Gıda kayıpları ve israfı, açlık ve yetersiz beslenme ile birlikte küresel sorunlar arasında ilk sırada yer almaktadır. Gıda kayıpları ve israfı, çiftçiler, tüketiciler ve gıda değer zincirinde bulunanlar için yüksek düzeyde bir ekonomik zarara yol açmakta ve bu da bir ülkenin ekonomik kaybı ve çevre üzerinde olumsuz etkilere sebep olması anlamına gelmektedir.
29 Eylül Birleşmiş Milletler tarafından ‘’Uluslararası Gıda Kaybı ve İsrafı Farkındalık Günü’’ olarak ilan edildi. Bu günün amacı gıda kaybını ve israfını azaltmak için farkındalık uyandırmak. Fazladan alınan gıdaların çöpe gitmesi, gıda israfı olarak tanımlanmaktadır. Gıda kaybı ise, zincirdeki gıda tedarikçilerinin kararlarından ve eylemlerinden kaynaklanan ve üretimden perakendeye kadar (perakende hariç) gıda miktarında ve kalitesinde meydana gelen düşüştür. Örneğin; kötü hasat zamanlaması nedeniyle tarlada kalan gıdalar gibi.

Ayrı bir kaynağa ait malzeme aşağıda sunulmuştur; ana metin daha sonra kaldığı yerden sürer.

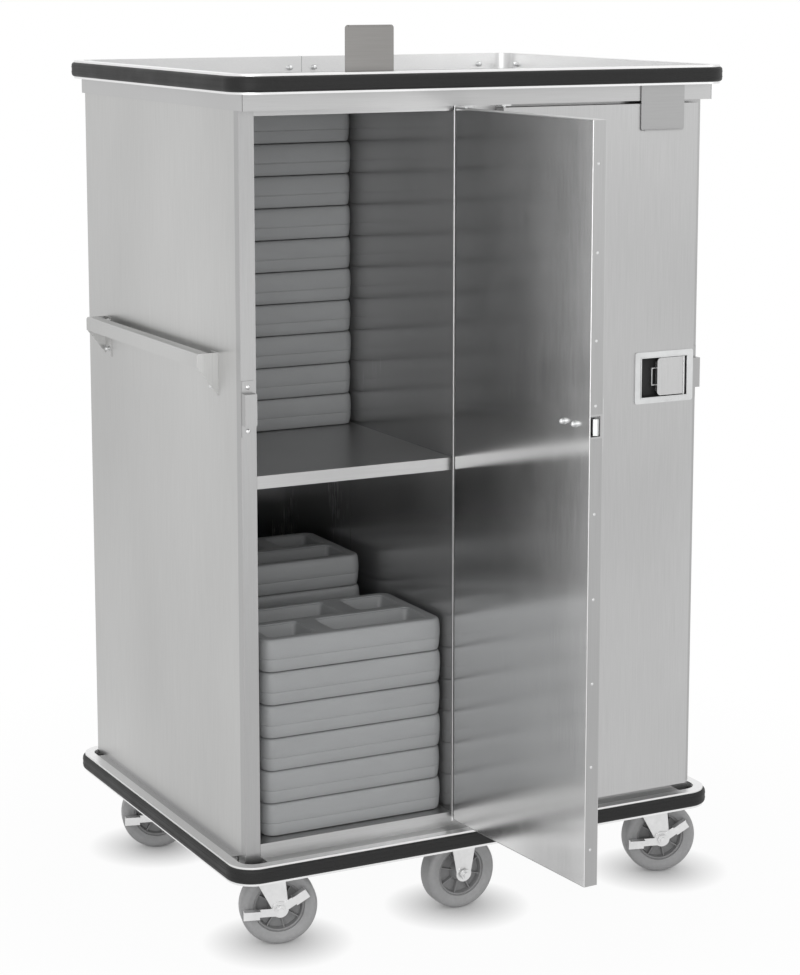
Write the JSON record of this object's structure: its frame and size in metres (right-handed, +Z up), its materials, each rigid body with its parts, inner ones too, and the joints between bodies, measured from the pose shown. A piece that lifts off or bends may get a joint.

Artma eğiliminde olan dünya nüfusunun 2050 yılına kadar 9,7 milyara yükselmesi beklenmektedir. Bu eğilime paralel olarak, yükselen dünya nüfusunun gıda ihtiyacını karşılayabilmek için, gıda üretiminin mevcut miktara göre %60 oranında artması gerekmektedir. Bu durum, üretim kapasitesinin artırılması sürecinde doğal kaynaklar üzerindeki baskının çoğalacağını göstermektedir. Bu nedenle, gıda kayıpları ve israfının azaltılması, gelecekte gıda güvenliğimizi ve beslenmemizi desteklemek için önemli bir adım olacaktır.
Her yıl küresel olarak üretilen gıdanın yaklaşık yüzde 14’ü toptan satış pazarına dahi ulaşamadan kayba uğruyor. Küresel gıda sistemindeki toplam enerji tüketiminin %38’i kaybolan ya da israf edilen gıdanın üretilmesi için harcanıyor.
BİZLER NE YAPABİLİRİZ?
-Planlı alıveriş yapın.
-Buzdolabınızda ‘’ilk giren ilk çıkar’’ kuralını uygulayın.
-Buzdolabını ısısını sıklıkla kontrol edin.
-Paketli ürünleri satın alırken üretim ve son tüketim tarihlerine bakın.
-Dışarıda yemek yerken daha az porsiyon isteyin.
-Atıkları gübreye dönüştürün.
-İhtiyaç sahipleriyle tabağınızdakileri paylaşın.